- Exercise brief: Extract the listing in its entirety, keeping each line identical to the original.

● ● ● ● ●

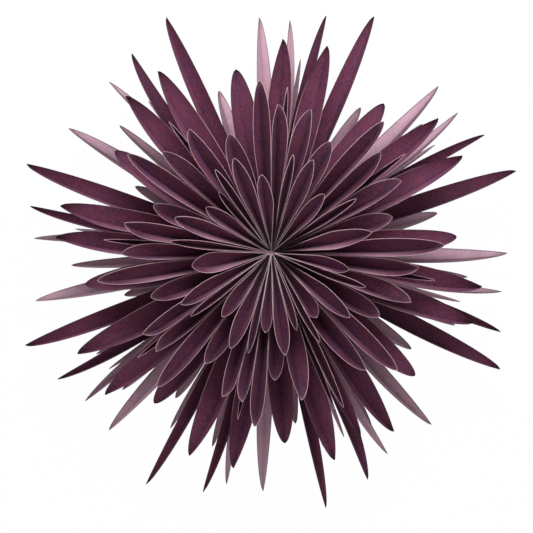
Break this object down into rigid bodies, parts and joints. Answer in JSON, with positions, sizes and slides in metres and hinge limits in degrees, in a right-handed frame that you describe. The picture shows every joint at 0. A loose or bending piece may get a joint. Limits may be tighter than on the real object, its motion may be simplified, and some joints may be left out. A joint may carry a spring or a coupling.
{
  "type": "paper flower",
  "caption": "Many-layered decorative paper flower of long folded leaves standing in rings round a slim paper core, lying on its back.",
  "frame": {"origin": "on the flower's axis, at the core's back end, in the plane that the flower lies on", "axes": "+Z along the flower's axis from its back to its face; +Y is the top of the flower as it hangs, +X its right-hand side seen from the face"},
  "size_m": [0.3809, 0.3818, 0.0981],
  "materials": {
    "plum_paper": "matt dyed paper, dark plum",
    "back_paper": "matt dyed paper, paler dusty mauve",
    "core_paper": "rolled and glued matt paper"
  },
  "bodies": {
    "root": {"back_ring_1": "back_paper", "back_ring_2": "back_paper", "back_ring_3": "back_paper", "back_ring_4": "back_paper", "back_ring_5": "back_paper", "back_ring_6": "back_paper", "back_ring_7": "back_paper", "back_ring_8": "back_paper", "core": "core_paper", "front_ring_1": "plum_paper", "front_ring_2": "plum_paper", "front_ring_3": "plum_paper", "front_ring_4": "plum_paper", "front_ring_5": "plum_paper", "front_ring_6": "plum_paper", "front_ring_7": "plum_paper", "front_ring_8": "plum_paper", "long_ring_1": "plum_paper", "long_ring_2": "plum_paper", "long_ring_3": "plum_paper", "long_ring_4": "plum_paper", "long_ring_5": "plum_paper", "long_ring_6": "plum_paper", "long_ring_7": "plum_paper", "long_ring_8": "plum_paper", "rear_ring_1": "back_paper", "rear_ring_2": "back_paper", "rear_ring_3": "back_paper", "rear_ring_4": "back_paper", "rear_ring_5": "back_paper", "rear_ring_6": "back_paper", "rear_ring_7": "back_paper", "rear_ring_8": "back_paper", "second_ring_1": "plum_paper", "second_ring_2": "plum_paper", "second_ring_3": "plum_paper", "second_ring_4": "plum_paper", "second_ring_5": "plum_paper", "second_ring_6": "plum_paper", "second_ring_7": "plum_paper", "second_ring_8": "plum_paper", "slip_ring_1": "plum_paper", "slip_ring_2": "plum_paper", "slip_ring_3": "plum_paper", "slip_ring_4": "plum_paper", "slip_ring_5": "plum_paper", "slip_ring_6": "plum_paper", "slip_ring_7": "plum_paper", "slip_ring_8": "plum_paper", "third_ring_1": "plum_paper", "third_ring_2": "plum_paper", "third_ring_3": "plum_paper", "third_ring_4": "plum_paper", "third_ring_5": "plum_paper", "third_ring_6": "plum_paper", "third_ring_7": "plum_paper", "third_ring_8": "plum_paper"}
  },
  "joints": []
}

● ● ● ● ●

- Exercise answer:
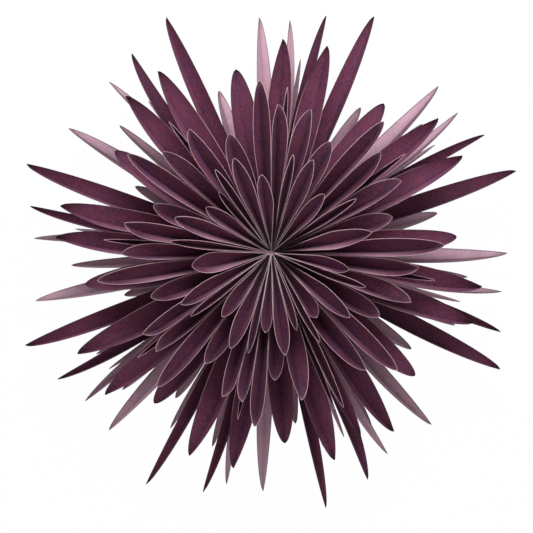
Break this object down into rigid bodies, parts and joints. Answer in JSON, with positions, sizes and slides in metres and hinge limits in degrees, in a right-handed frame that you describe. The picture shows every joint at 0. A loose or bending piece may get a joint. Limits may be tighter than on the real object, its motion may be simplified, and some joints may be left out. A joint may carry a spring or a coupling.
{
  "type": "paper flower",
  "caption": "Many-layered decorative paper flower of long folded leaves standing in rings round a slim paper core, lying on its back.",
  "frame": {"origin": "on the flower's axis, at the core's back end, in the plane that the flower lies on", "axes": "+Z along the flower's axis from its back to its face; +Y is the top of the flower as it hangs, +X its right-hand side seen from the face"},
  "size_m": [0.3809, 0.3818, 0.0981],
  "materials": {
    "plum_paper": "matt dyed paper, dark plum",
    "back_paper": "matt dyed paper, paler dusty mauve",
    "core_paper": "rolled and glued matt paper"
  },
  "bodies": {
    "root": {"back_ring_1": "back_paper", "back_ring_2": "back_paper", "back_ring_3": "back_paper", "back_ring_4": "back_paper", "back_ring_5": "back_paper", "back_ring_6": "back_paper", "back_ring_7": "back_paper", "back_ring_8": "back_paper", "core": "core_paper", "front_ring_1": "plum_paper", "front_ring_2": "plum_paper", "front_ring_3": "plum_paper", "front_ring_4": "plum_paper", "front_ring_5": "plum_paper", "front_ring_6": "plum_paper", "front_ring_7": "plum_paper", "front_ring_8": "plum_paper", "long_ring_1": "plum_paper", "long_ring_2": "plum_paper", "long_ring_3": "plum_paper", "long_ring_4": "plum_paper", "long_ring_5": "plum_paper", "long_ring_6": "plum_paper", "long_ring_7": "plum_paper", "long_ring_8": "plum_paper", "rear_ring_1": "back_paper", "rear_ring_2": "back_paper", "rear_ring_3": "back_paper", "rear_ring_4": "back_paper", "rear_ring_5": "back_paper", "rear_ring_6": "back_paper", "rear_ring_7": "back_paper", "rear_ring_8": "back_paper", "second_ring_1": "plum_paper", "second_ring_2": "plum_paper", "second_ring_3": "plum_paper", "second_ring_4": "plum_paper", "second_ring_5": "plum_paper", "second_ring_6": "plum_paper", "second_ring_7": "plum_paper", "second_ring_8": "plum_paper", "slip_ring_1": "plum_paper", "slip_ring_2": "plum_paper", "slip_ring_3": "plum_paper", "slip_ring_4": "plum_paper", "slip_ring_5": "plum_paper", "slip_ring_6": "plum_paper", "slip_ring_7": "plum_paper", "slip_ring_8": "plum_paper", "third_ring_1": "plum_paper", "third_ring_2": "plum_paper", "third_ring_3": "plum_paper", "third_ring_4": "plum_paper", "third_ring_5": "plum_paper", "third_ring_6": "plum_paper", "third_ring_7": "plum_paper", "third_ring_8": "plum_paper"}
  },
  "joints": []
}